> [Stated task]: Set down every record once more, exactly as given.
+++ Source records +++
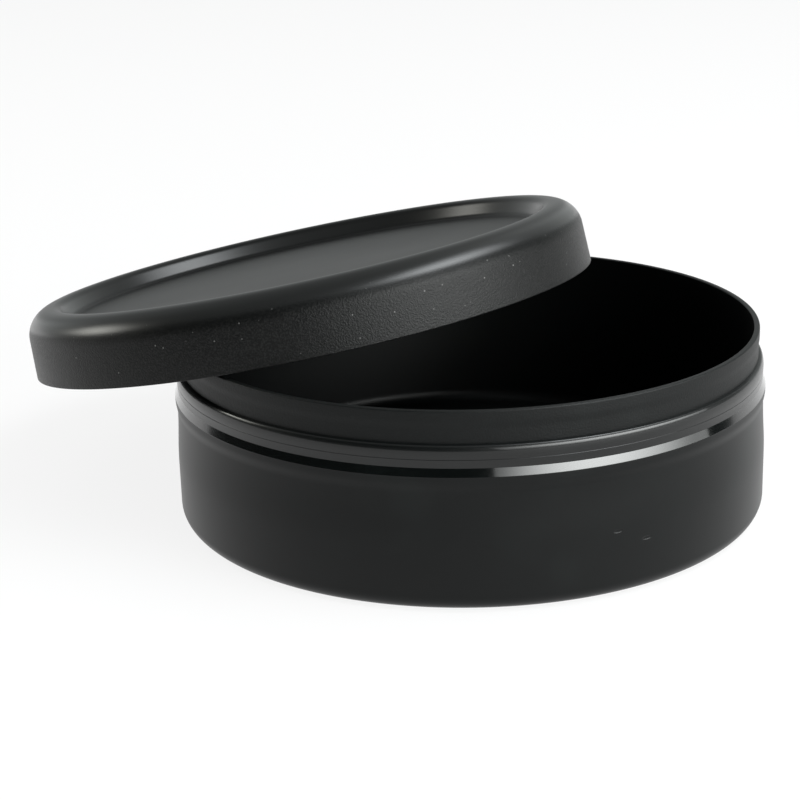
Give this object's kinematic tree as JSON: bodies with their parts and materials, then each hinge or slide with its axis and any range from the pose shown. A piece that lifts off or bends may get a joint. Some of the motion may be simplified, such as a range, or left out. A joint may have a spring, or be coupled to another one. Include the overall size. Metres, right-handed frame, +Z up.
{
  "type": "snus tin",
  "caption": "Round black plastic snus tin, opened: a shallow container with a beaded neck, and its press-on lid with a recessed top, leaning on the rim",
  "frame": {"origin": "centre of the container's flat underside, which the tin stands on", "axes": "+Z up along the container's axis; the open lid leans on the rim, lower towards -X; the XZ plane is the part's mirror plane"},
  "size_m": [0.0939, 0.0708, 0.0345],
  "materials": {
    "container_plastic": "satin black moulding with a polished lip",
    "lid_plastic": "fine spark-eroded black moulding"
  },
  "bodies": {
    "container": {"container": "container_plastic"},
    "lid": {"lid": "lid_plastic"}
  },
  "joints": [
    {"name": "lid_lift", "type": "slide", "parent": "container", "child": "lid", "axis": [0, 0, 1], "range_m": [0, 0.05]}
  ]
}
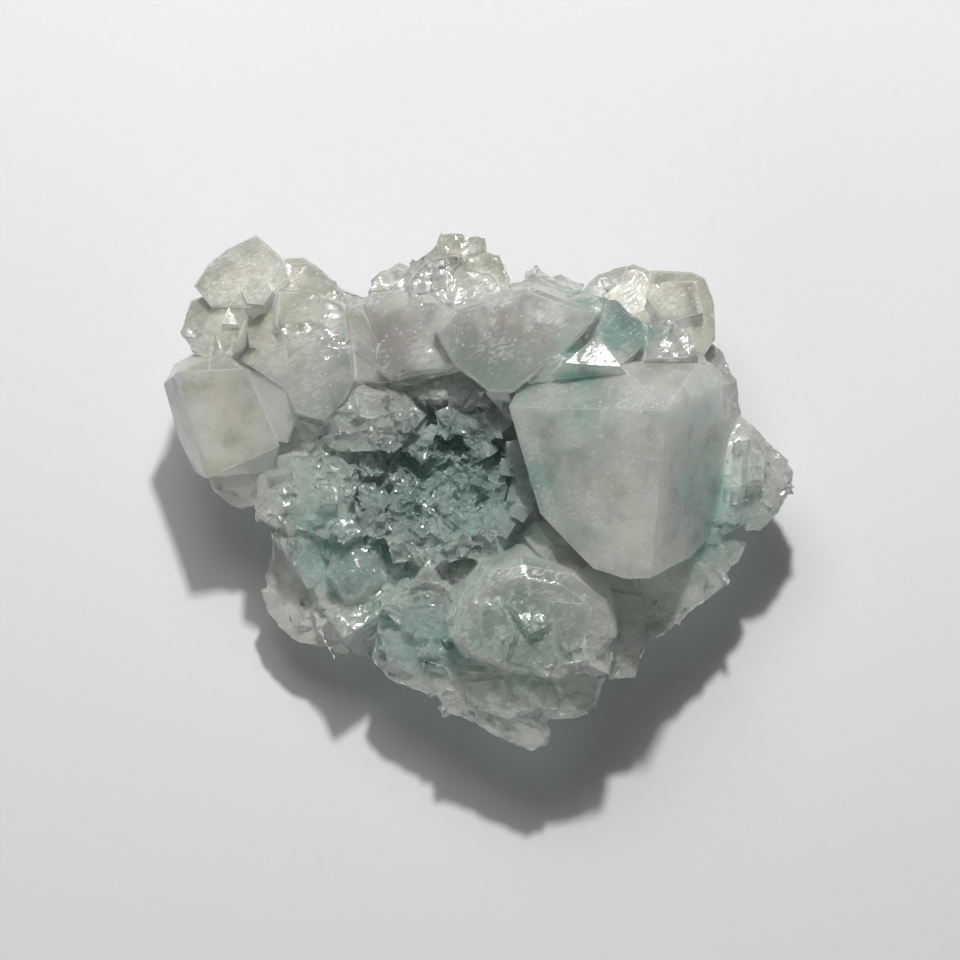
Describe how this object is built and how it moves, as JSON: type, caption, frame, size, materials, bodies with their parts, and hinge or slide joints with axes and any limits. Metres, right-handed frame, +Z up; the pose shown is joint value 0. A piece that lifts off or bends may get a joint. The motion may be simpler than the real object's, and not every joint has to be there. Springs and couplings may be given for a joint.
{
  "type": "fluorite specimen",
  "caption": "Intergrown cluster of translucent pale green fluorite, with cube-shaped crystals round a hollow and a flat broken base.",
  "frame": {"origin": "middle of the bounding box, on the surface that the cluster rests on", "axes": "+Z up from the flat broken base, +X along the cluster's longest way, towards the large cube"},
  "size_m": [0.079, 0.0654, 0.036],
  "materials": {
    "fluorite": "frosted, translucent"
  },
  "bodies": {
    "root": {"fluorite_cluster": "fluorite"}
  },
  "joints": []
}
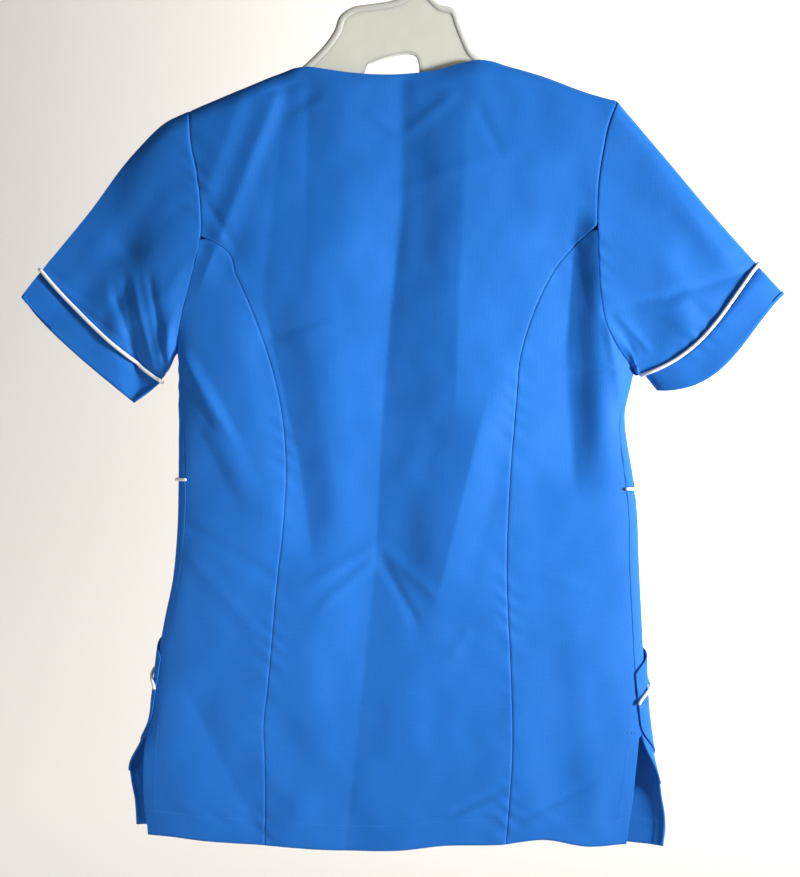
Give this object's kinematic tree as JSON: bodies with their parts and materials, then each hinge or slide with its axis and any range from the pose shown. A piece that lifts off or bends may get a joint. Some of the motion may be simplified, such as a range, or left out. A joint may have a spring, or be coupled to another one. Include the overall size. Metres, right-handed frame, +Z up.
{
  "type": "nurse uniform tunic on a plastic hanger",
  "caption": "Hip-length short-sleeved uniform tunic with a vee neck, white piping, patch pockets and side vents, on a moulded hanger.",
  "frame": {"origin": "inside top of the hanger's hook, where a rail or a hook holds it", "axes": "+Z up, the tunic's back faces -Y, +X towards the wearer's right; the view of the picture looks along +Y"},
  "size_m": [0.7017, 0.0612, 0.8502],
  "materials": {
    "cloth_blue": "smooth plain-woven poly-cotton, matt with a slight sheen",
    "piping_white": "matt woven piping",
    "hanger_plastic": "milky, slightly translucent, satin"
  },
  "bodies": {
    "root": {"back_centre": "cloth_blue", "back_side_left": "cloth_blue", "back_side_right": "cloth_blue", "front_upper_left": "cloth_blue", "front_upper_right": "cloth_blue", "front_lower_left": "cloth_blue", "front_lower_right": "cloth_blue", "sleeve_left": "cloth_blue", "sleeve_right": "cloth_blue", "cuff_left": "cloth_blue", "cuff_right": "cloth_blue", "pocket_left": "cloth_blue", "pocket_right": "cloth_blue", "pocket_band_left": "cloth_blue", "pocket_band_right": "cloth_blue", "cuff_piping_left": "piping_white", "cuff_piping_right": "piping_white", "waist_piping_left": "piping_white", "waist_piping_right": "piping_white", "pocket_piping_left": "piping_white", "pocket_piping_right": "piping_white", "hanger_body": "hanger_plastic", "hanger_hook": "hanger_plastic"}
  },
  "joints": []
}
+++
> [Exercise answer]:
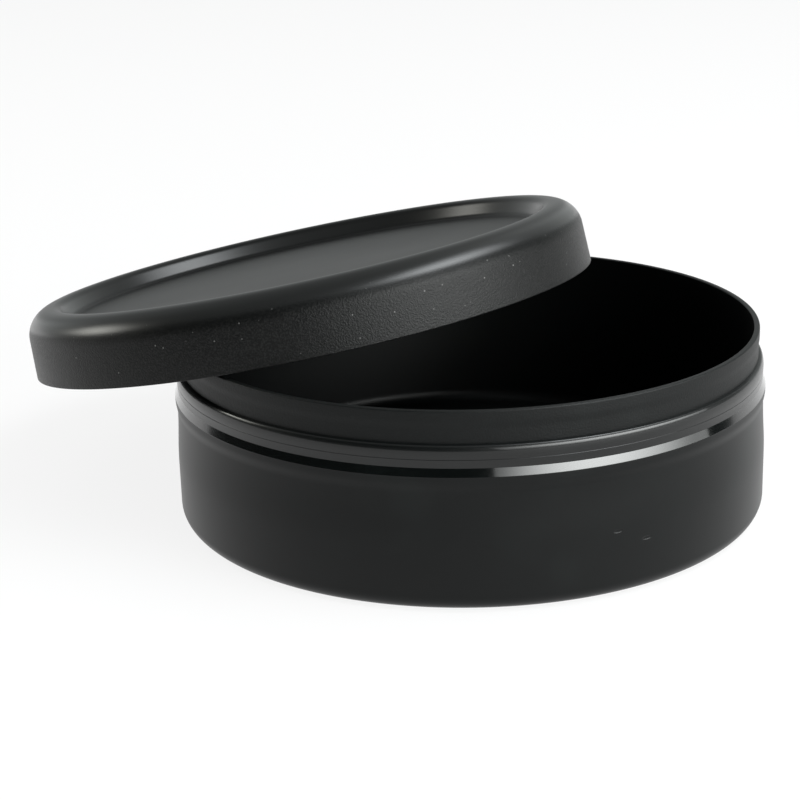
Give this object's kinematic tree as JSON: bodies with their parts and materials, then each hinge or slide with its axis and any range from the pose shown. A piece that lifts off or bends may get a joint. Some of the motion may be simplified, such as a range, or left out. A joint may have a spring, or be coupled to another one. Include the overall size. Metres, right-handed frame, +Z up.
{
  "type": "snus tin",
  "caption": "Round black plastic snus tin, opened: a shallow container with a beaded neck, and its press-on lid with a recessed top, leaning on the rim",
  "frame": {"origin": "centre of the container's flat underside, which the tin stands on", "axes": "+Z up along the container's axis; the open lid leans on the rim, lower towards -X; the XZ plane is the part's mirror plane"},
  "size_m": [0.0939, 0.0708, 0.0345],
  "materials": {
    "container_plastic": "satin black moulding with a polished lip",
    "lid_plastic": "fine spark-eroded black moulding"
  },
  "bodies": {
    "container": {"container": "container_plastic"},
    "lid": {"lid": "lid_plastic"}
  },
  "joints": [
    {"name": "lid_lift", "type": "slide", "parent": "container", "child": "lid", "axis": [0, 0, 1], "range_m": [0, 0.05]}
  ]
}
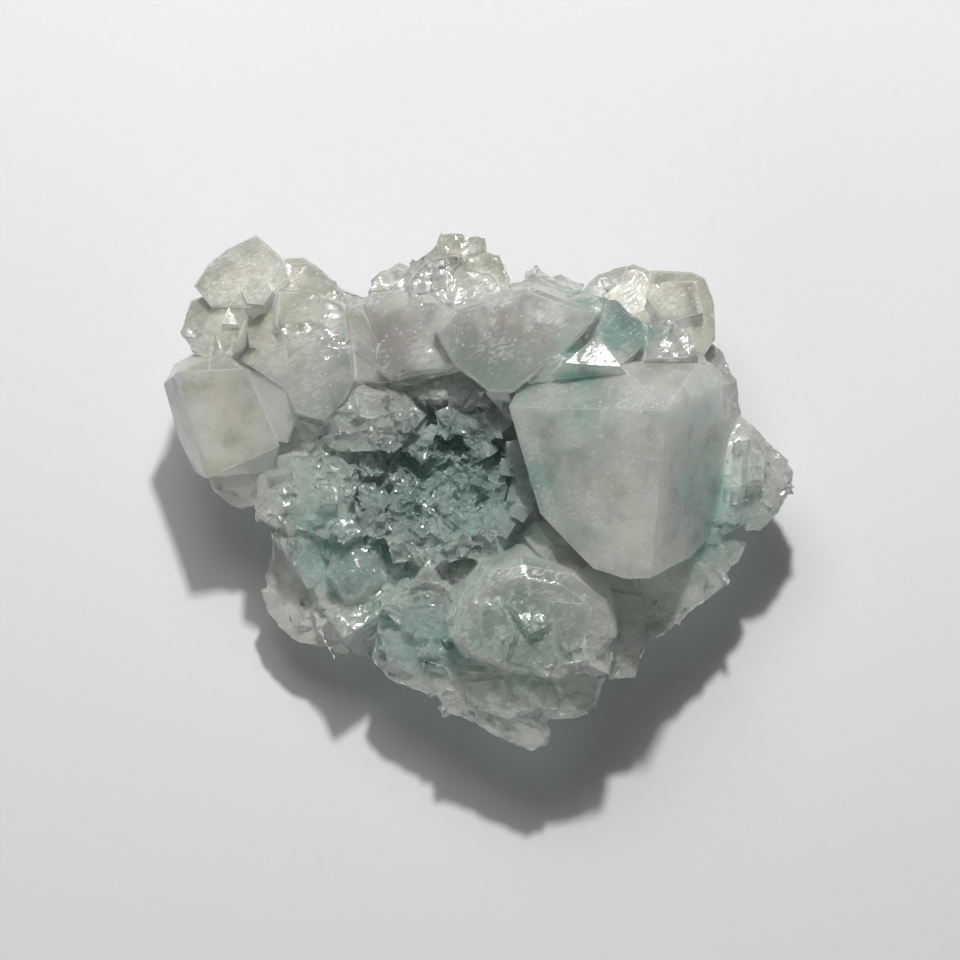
Describe how this object is built and how it moves, as JSON: type, caption, frame, size, materials, bodies with their parts, and hinge or slide joints with axes and any limits. Metres, right-handed frame, +Z up; the pose shown is joint value 0. A piece that lifts off or bends may get a joint. The motion may be simpler than the real object's, and not every joint has to be there. Springs and couplings may be given for a joint.
{
  "type": "fluorite specimen",
  "caption": "Intergrown cluster of translucent pale green fluorite, with cube-shaped crystals round a hollow and a flat broken base.",
  "frame": {"origin": "middle of the bounding box, on the surface that the cluster rests on", "axes": "+Z up from the flat broken base, +X along the cluster's longest way, towards the large cube"},
  "size_m": [0.079, 0.0654, 0.036],
  "materials": {
    "fluorite": "frosted, translucent"
  },
  "bodies": {
    "root": {"fluorite_cluster": "fluorite"}
  },
  "joints": []
}
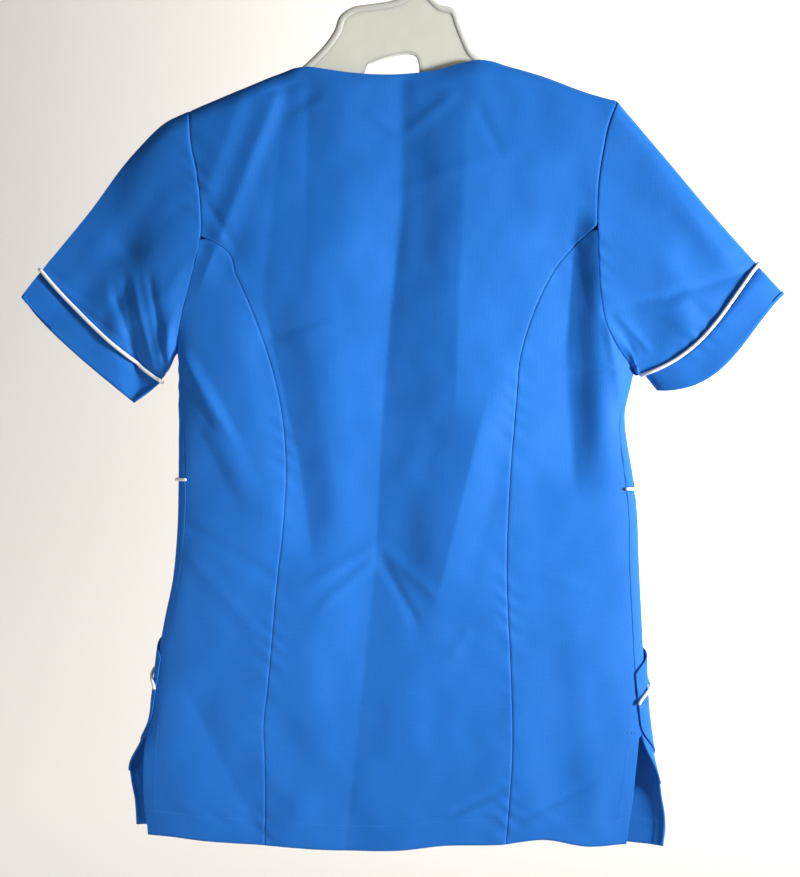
Give this object's kinematic tree as JSON: bodies with their parts and materials, then each hinge or slide with its axis and any range from the pose shown. A piece that lifts off or bends may get a joint. Some of the motion may be simplified, such as a range, or left out. A joint may have a spring, or be coupled to another one. Include the overall size. Metres, right-handed frame, +Z up.
{
  "type": "nurse uniform tunic on a plastic hanger",
  "caption": "Hip-length short-sleeved uniform tunic with a vee neck, white piping, patch pockets and side vents, on a moulded hanger.",
  "frame": {"origin": "inside top of the hanger's hook, where a rail or a hook holds it", "axes": "+Z up, the tunic's back faces -Y, +X towards the wearer's right; the view of the picture looks along +Y"},
  "size_m": [0.7017, 0.0612, 0.8502],
  "materials": {
    "cloth_blue": "smooth plain-woven poly-cotton, matt with a slight sheen",
    "piping_white": "matt woven piping",
    "hanger_plastic": "milky, slightly translucent, satin"
  },
  "bodies": {
    "root": {"back_centre": "cloth_blue", "back_side_left": "cloth_blue", "back_side_right": "cloth_blue", "front_upper_left": "cloth_blue", "front_upper_right": "cloth_blue", "front_lower_left": "cloth_blue", "front_lower_right": "cloth_blue", "sleeve_left": "cloth_blue", "sleeve_right": "cloth_blue", "cuff_left": "cloth_blue", "cuff_right": "cloth_blue", "pocket_left": "cloth_blue", "pocket_right": "cloth_blue", "pocket_band_left": "cloth_blue", "pocket_band_right": "cloth_blue", "cuff_piping_left": "piping_white", "cuff_piping_right": "piping_white", "waist_piping_left": "piping_white", "waist_piping_right": "piping_white", "pocket_piping_left": "piping_white", "pocket_piping_right": "piping_white", "hanger_body": "hanger_plastic", "hanger_hook": "hanger_plastic"}
  },
  "joints": []
}